→ **Aim**: Select lines where the word "piece" appears.

# # # # #

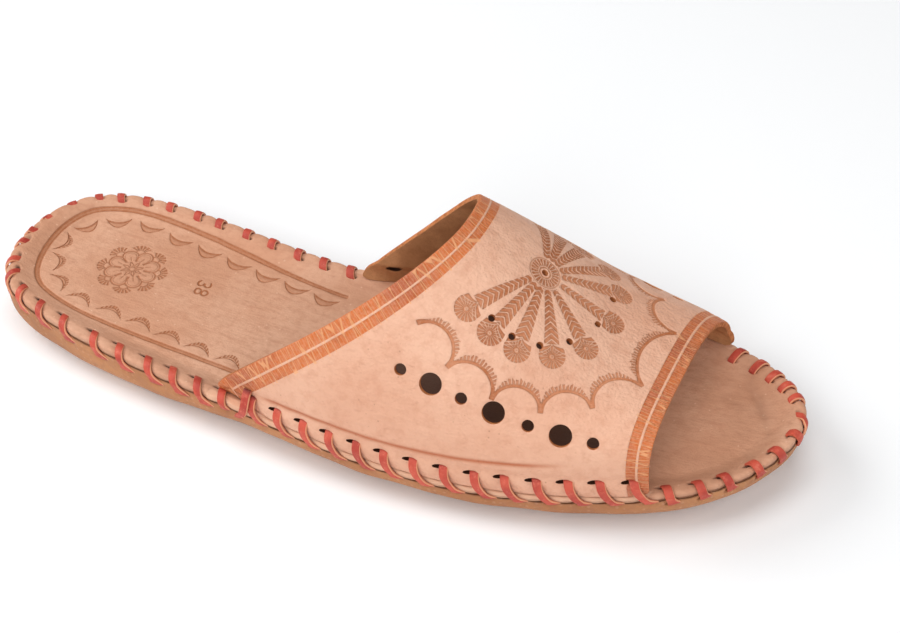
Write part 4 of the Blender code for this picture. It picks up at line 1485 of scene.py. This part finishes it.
def make_sole():
    """The padded sole: wall with slits and puckers, rounded edge, pressed line round the flat underside."""
    outer, inner = half_rows(SOLE_ROWS, (0.0, 1.0), (1.0, 1.0))
    body = Body()
    sides = []
    shares = np.linspace(0.0, 1.0, 27) ** 1.5
    for places in (outer, inner):
        points, out = outline_frame(places)
        x = points[:, :1]
        floor = floor_gap(x)
        top = wall_top(x)
        roll = roll_size(x)
        rise = np.minimum(roll, top - floor - 0.0005)
        straight = top - floor - rise
        arc = math.pi / 4.0 * (roll + rise)
        way = shares[None] * (straight + arc)
        angle = np.clip((way - straight) / arc, 0.0, 1.0) * math.pi / 2.0
        inset = roll * (1.0 - np.cos(angle))
        height = top - np.minimum(way, straight) - rise * np.sin(angle)
        flat_steps = np.array([0.7, 1.4, 2.0, 2.5, 3.0, 3.5, 4.1, 4.8, 5.6]) * MM
        inset = np.concatenate([inset, roll + flat_steps], axis=1)
        height = np.concatenate([height, np.repeat(floor, len(flat_steps), axis=1)], axis=1)
        run = np.broadcast_to(np.interp(places, rim.share, rim.far)[:, None], height.shape)
        down = rim_height(x) - height
        push, dark = wall_marks(run, down / MM)
        groove = near((inset - roll) / MM - 2.75, 0.8)
        wave = 0.30 * ripple(np.stack([x + 0.0 * inset, points[:, 1:] + 0.0 * inset, height], axis=-1), 0.018, 31)
        push = (push + wave * smooth_step(down / 0.004)) * (1.0 - np.clip(inset / roll, 0.0, 1.0) ** 2) * MM
        plan = points[:, None] - out[:, None] * (inset - push)[..., None]
        sides.append([np.concatenate([plan, (height + 0.55 * groove * MM)[..., None]], axis=-1), dark, 0.5 * groove])
    first, last = sides[0], [part[:, ::-1] for part in sides[1]]
    width = first[0].shape[1]
    between = mix(first[0][:, -1:], last[0][:, :1], np.linspace(0.0, 1.0, 25)[None, 1:-1, None])
    between[..., 2] = floor_gap(between[..., 0])
    zeros = np.zeros(between.shape[:2])
    below, dark, stamp = (np.concatenate([a, b, c], axis=1) for a, b, c in zip(first, (between, zeros, zeros), last))
    numbers = fold_ends(body.add(below, dark=dark, stamp=stamp), width)
    body.grid(numbers, flip=True)
    insets = np.array([0.0, 2.0, 6.0, 10.0]) * MM
    plan, inset = ribbed_plan(outer, inner, insets, 4)
    top = np.concatenate([plan, (wall_top(plan[..., 0]) - insole_dip(inset))[..., None]], axis=-1)
    # painted shade: the sole's hidden top under the insole is coloured near black
    lid = body.add(top[:, 1:-1], dark=0.95)
    body.grid(fold_ends(np.concatenate([numbers[:, :1], lid, numbers[:, -1:]], axis=1), len(insets)))
    return body.build("sole_body", [sole_leather()], 60.0)


def wall_marks(run, down):
    """Puckers of the sole's wall, out in mm, and the painted shade of its slits and of its seam, from mm below the
    rim.
    """
    # painted shade along the seam under the insole's edge
    dark = 0.5 * near(np.maximum(down - INSOLE_THICKNESS / MM - 0.1, 0.0), 0.2)
    pinch = np.zeros(run.shape)
    slits = np.zeros(run.shape)
    for _, edge, slit, _, low, tail, inner in STITCHES:
        turn = -1.0 if inner else 1.0
        low = low / MM
        at = mix(edge, slit, np.clip(down / low, 0.0, 1.0))
        pinch = np.maximum(pinch, near(rim_gap(run, at) / MM, 2.0) * smooth_step((low + 3.0 - down) / 3.0))
        away = rim_gap(run, slit) / MM * turn
        long = tail / MM + 1.9
        middle = long / 2.0 - 1.9
        lens = np.clip(1.0 - ((away - middle) / (long / 2.0)) ** 2, 0.0, 1.0)
        slits = np.maximum(slits, soft(0.55 * lens - np.abs(down - low - 0.25), 0.4) * (lens > 0.0))
    push = (0.42 - 0.85 * pinch) * smooth_step((10.0 - down) / 6.0) - 0.8 * slits
    # painted shade: the slits are coloured dark
    return push, np.maximum(dark, 0.92 * slits)


def stitch_route(x, inner, top, low):
    """Offset out of the outline and height over the rim, from inside the hole to inside the sole's slit."""
    roll = float(roll_size(x))
    floor = float(floor_gap(x))
    height = float(rim_height(x))
    rise = min(roll, float(wall_top(x)) - floor - 0.0005)

    def wall_inset(down):
        share = np.clip((floor + rise - (height - down)) / rise, 0.0, 1.0)
        return roll * (1.0 - math.sqrt(1.0 - share**2))

    if top > 0.0:
        stand = [upper_stand_out(x, inner, level) for level in (top, top * 0.6, top * 0.25)]
        route = [
            (stand[0] - 1.6 * MM, top + 0.9 * MM),
            (stand[0] - 0.5 * MM, top + 0.35 * MM),
            (stand[0] + 0.15 * MM, top - 0.5 * MM),
            (stand[1] + 0.55 * MM, top * 0.6),
            (stand[2] + 0.60 * MM, top * 0.25),
            (0.45 * MM, -0.8 * MM),
        ]
    else:
        route = [
            (top - 0.8 * MM, -1.8 * MM - insole_dip(-top)),
            (top - 0.15 * MM, -0.45 * MM - insole_dip(-top)),
            (top + 0.7 * MM, 0.20 * MM - insole_dip(-top)),
            (top * 0.45, 0.35 * MM - insole_dip(-top * 0.45)),
            (-0.45 * MM, 0.05 * MM),
            (0.35 * MM, -1.0 * MM),
        ]
    route += [
        (0.25 * MM - wall_inset(low * 0.72), -low * 0.72),
        (0.10 * MM - wall_inset(low), -low),
        (-1.1 * MM - wall_inset(low), -low - 0.4 * MM),
    ]
    return np.array(route)


def ribbon(body, stitch, lift=0.0):
    """One flat strip of lace from its hole to its slit in the sole."""
    hole, edge, slit, top, low, tail, inner = stitch
    turn = -1.0 if inner else 1.0
    across = np.array([-1.0, -0.92, -0.5, 0.0, 0.5, 0.84, 0.91, 1.0, 0.98, 0.0, -0.96])
    above = np.array([0.5, 0.92, 1.0, 1.05, 1.0, 0.95, 0.90, 0.55, 0.0, 0.0, 0.0])
    raw = np.array([0.2, 0.0, 0.0, 0.0, 0.0, 0.0, 0.9, 0.8, 0.2, 0.0, 0.0])
    x = float(outline(rim.place(edge))[0])
    route = stitch_route(x, inner, top, low)
    far = np.concatenate([[0.0], np.cumsum(np.linalg.norm(np.diff(route, axis=0), axis=1))])
    far /= far[-1]
    curve = spline(far, route)
    runs = spline([0.0, far[-4], far[-2], 1.0], [hole, edge, slit, slit + turn * 0.2 * MM])
    share = np.linspace(0.0, 1.0, 34)
    late = smooth_step((share - far[-4]) / (1.0 - far[-4]))
    grid = np.empty((len(share), len(across), 3))
    for j, side in enumerate(across):
        front = (side + 1.0) / 2.0
        # the back edge dives into the slit first, and the front edge runs on along it
        offset, height = curve(share - late * (1.0 - far[-2]) * front).T
        run = runs(share) + turn * side * STRIP_WIDTH / 2.0 + turn * tail * late**2 * front
        plan, out = outline_frame(rim.place(run))
        slope = np.gradient(np.stack([offset, height], axis=1), axis=0)
        slope /= np.linalg.norm(slope, axis=1)[:, None]
        raised = above[j] * STRIP_THICKNESS * (1.0 - 0.7 * late**4 * front) + lift * np.sin(math.pi * share) ** 2
        reach = offset - slope[:, 1] * raised
        grid[:, j, :2] = plan + out * reach[:, None]
        grid[:, j, 2] = rim_height(plan[:, 0]) + height + slope[:, 0] * raised
    # painted shade: the ends are darker, and their raw edges less light, where the strip goes into its hole and its
    # slit
    ends = smooth_step(1.0 - share / 0.12) + smooth_step((share - 0.93) / 0.07)
    light = 0.9 * raw[None, :] * (1.0 - 0.5 * ends[:, None])
    numbers = body.add(grid, light=light, dark=0.7 * ends[:, None] * (1.0 - raw[None, :]))
    body.grid(np.concatenate([numbers, numbers[:, :1]], axis=1), flip=turn < 0.0)
    for row, flip in ((0, False), (-1, True)):
        face = numbers[row].tolist()
        body.faces.append(face[::-1] if flip != (turn < 0.0) else face)
        body.slots.append(0)


def make_lace():
    """All stitches round the rim as one joined mesh of separate strips."""
    body = Body()
    for stitch in STITCHES:
        ribbon(body, stitch)
    hole, to_edge, to_slit, top, low = (value * MM for value in CROSSING)
    ribbon(body, (hole, hole + to_edge, hole + to_edge + to_slit, top, low, 0.4 * MM, False), 1.1 * MM)
    piece = body.build("rim_lace", [lace_leather()], 55.0)
    shape = bmesh.new()
    shape.from_mesh(piece.data)
    bmesh.ops.recalc_face_normals(shape, faces=shape.faces)
    shape.to_mesh(piece.data)
    shape.free()
    return piece


def make_camera():
    """A long lens above the outer side, a little rolled, as the photograph was taken."""
    azimuth, elevation, roll = (math.radians(angle) for angle in (24.067, 41.356, -0.714))
    back = Vector((math.sin(azimuth) * math.cos(elevation), -math.cos(azimuth) * math.cos(elevation),
                   math.sin(elevation)))
    right = Vector((math.cos(azimuth), math.sin(azimuth), 0.0))
    up = back.cross(right)
    turned_right = right * math.cos(roll) + up * math.sin(roll)
    turned_up = up * math.cos(roll) - right * math.sin(roll)
    data = bpy.data.cameras.new("camera")
    data.sensor_fit = "HORIZONTAL"
    data.sensor_width = 36.0
    data.lens = 81.82
    data.clip_start = 0.01
    camera = bpy.data.objects.new("camera", data)
    turn = Matrix((turned_right, turned_up, back)).transposed()
    camera.matrix_world = Matrix.Translation((0.20472, -0.41109, 0.42835)) @ turn.to_4x4()
    bpy.context.collection.objects.link(camera)
    bpy.context.scene.camera = camera


def make_light(name, place, target, size, power):
    data = bpy.data.lights.new(name, "AREA")
    data.shape = "DISK"
    data.size = size
    data.energy = power
    light = bpy.data.objects.new(name, data)
    light.location = place
    light.rotation_euler = (Vector(target) - Vector(place)).to_track_quat("-Z", "Y").to_euler()
    bpy.context.collection.objects.link(light)


def make_stage():
    """A plain pale floor under soft light from all round, stronger from above and behind on the left."""
    half = 3.0
    mesh = bpy.data.meshes.new("floor")
    mesh.from_pydata([(-half, -half, 0.0), (half, -half, 0.0), (half, half, 0.0), (-half, half, 0.0)], [], [(0, 1, 2, 3)])
    shader = Shader("floor_paper", 0.9, 0.05)
    shader.surface.inputs["Base Color"].default_value = (0.97, 0.98, 0.99, 1.0)
    mesh.materials.append(shader.material)
    floor = bpy.data.objects.new("floor", mesh)
    bpy.context.collection.objects.link(floor)
    world = bpy.data.worlds.new("studio")
    world.use_nodes = True
    world.node_tree.nodes["Background"].inputs["Color"].default_value = (1.0, 1.0, 1.0, 1.0)
    world.node_tree.nodes["Background"].inputs["Strength"].default_value = 0.12
    bpy.context.scene.world = world
    for name, place, power in (
        ("left", (-1.10, 0.00, 0.80), 9.4),
        ("front_left", (-0.70, -0.80, 1.00), 3.8),
        ("front", (0.30, -1.20, 0.80), 8.2),
        ("right", (1.10, 0.00, 0.80), 4.2),
        ("top", (0.00, 0.00, 1.40), 6.2),
    ):
        make_light(name, place, (0.0, 0.0, 0.02), 0.9, power)
    bpy.context.scene.view_settings.view_transform = "Standard"


def main():
    make_camera()
    for piece, node, slot in (
        (make_upper(), "upper", "upper_leather"),
        (make_insole(), "insole", "insole_leather"),
        (make_sole(), "sole", "sole_leather"),
        (make_lace(), "lacing", "lace_leather"),
    ):
        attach(piece, "root")
        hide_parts(node)
    make_stage()


main()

# # # # #

→ **Problem solution**:
    piece = body.build("rim_lace", [lace_leather()], 55.0)
    shape.from_mesh(piece.data)
    shape.to_mesh(piece.data)
    return piece
    for piece, node, slot in (
        attach(piece, "root")